Jack Rickard cover for Mad #186 (October 1976)

Mad editor Nick Meglin commented, "I think of all the artists we've had, we miss Jack the most. Jack had so many styles, such a total command of all techniques. He was especially useful when we wanted something to have a real rounded, 3-D look to it." After Norman Mingo semi-retired in 1976, Rickard became Mads main cover artist until his death seven years later.

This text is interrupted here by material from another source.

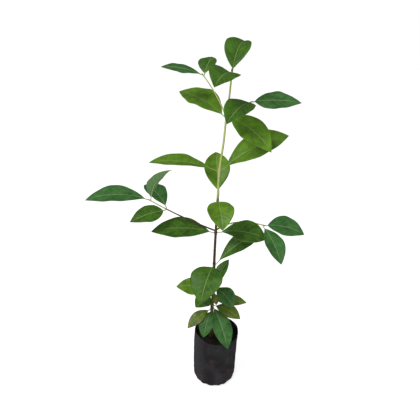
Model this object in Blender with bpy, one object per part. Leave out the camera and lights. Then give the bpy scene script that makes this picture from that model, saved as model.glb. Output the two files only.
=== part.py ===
"""A young potted tree: one leaning stem, four limbs, opposite pairs of leaves, a film bag and its soil.

Metres, +Z up. The origin is the middle of the bag's flat underside. +X is the right of the
photograph and +Y points away from its viewer. Each leaf is one closed blade with its stalk.
"""
import math

import bmesh
import bpy
from mathutils import Vector

# Bag: a 17 by 22 cm film bag, opened and filled
BAG_RADIUS = 0.0545
BAG_HEIGHT = 0.144
BAG_WALL = 0.0012
FLAT_RADIUS = 0.040
CORNER_HEIGHT = 0.014
RIM_SHIFT = 0.0050
RIM_SWAY = 0.0020
SWAY_ANGLE = 200.0
LOW_TAPER = 0.001
DENT_DEPTH = 0.0065
DENT_ANGLE = 222.0
DENT_SPREAD = 38.0
BAG_SIDES = 40
WALL_LEVELS = 5
CORNER_LEVELS = 4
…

He also illustrated for the original Mad paperbacks, including Frank Jacobs' Mad About Sports (1972). Some of his Mad work was reprinted in Richard Linklater's Dazed and Confused: Teenage Nostalgia. Instant and Cool 70's Memorabilia (MCA, 1993), a tie-in with Linklater's 1993 film, Dazed and Confused.

==Film posters==
Rickard's style was in demand for film promotional artwork and posters. Among his numerous assignments, he created the poster art for two Sidney Poitier films, Uptown Saturday Night and Let's Do It Again, two Peter Sellers films, the 1963 film The Pink Panther and the 1974 Soft Beds, Hard Battles (a.k.a. Party for Hitler and Undercovers Hero), and the Tony Curtis and Jerry Lewis film Boeing Boeing. Rickard illustrated both the original film poster for Bob & Carol & Ted & Alice and its parody on the cover of Mad #137.